After the efforts of Thibaut Daprela, (winner of the Junior Men’s race earlier in the day), the condition of the track, some practice and a final debriefing with the all the staff, Amaury is set, ready to battle against the clock and the track. He’s been feeling good all week and his best qualifying time gives him confidence to take on the world. The tweaking of the settings is complete, the choice of tyres is made. The Ruffin brothers and Rémi Thirion gave their last feedback on the state of the track before it was Amaury’s turn. And what a run it was! Amaury Pierron pushes the laws of gravity and lays down the perfect run in front of the craziest French crowd. A simply mighty run meant he won by more than two seconds!

"I was on my limit! I knew that my first section was very good. I just tried to do the maximum on the rest of the track. I was really close to my limits, I was close to falling for sure. We worked so hard with the staff. The bike was just perfect and seeing all these crazy Frenchmen was amazing! It is certainly the most beautiful moment of my life,” the rider explained a few minutes after the podium.

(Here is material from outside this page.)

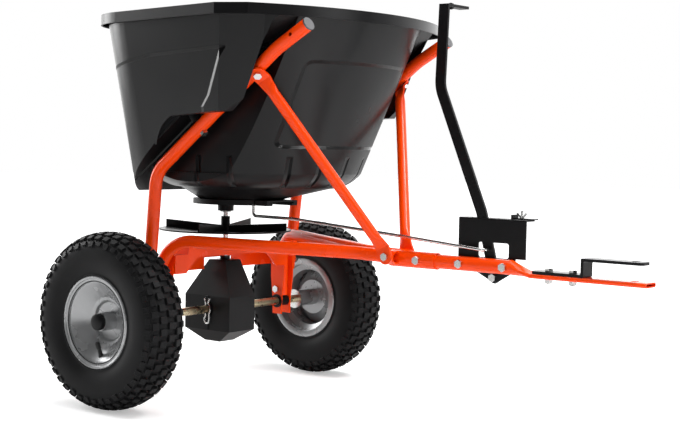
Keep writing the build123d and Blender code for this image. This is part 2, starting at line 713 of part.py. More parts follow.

Calmer, but just as happy, Arthur Quet also hugely enjoys this victory, "Everything was perfect for the race. Everything was there for him to do it. Finally, the biggest job, it's him who smashed it! He slayed a colossal job (and pressure) all week to achieve this level of performance. This confidence inside him and the equipment allowed him to push his limits. This is where we recognise the best riders but also the very good staff around him. Maybe 15 minutes after the podium, despite the euphoria, we all sat down to take stock of his race and retain the essential information before the next big deadlines. This culture of work and victory is the very essence of our sport, of competition."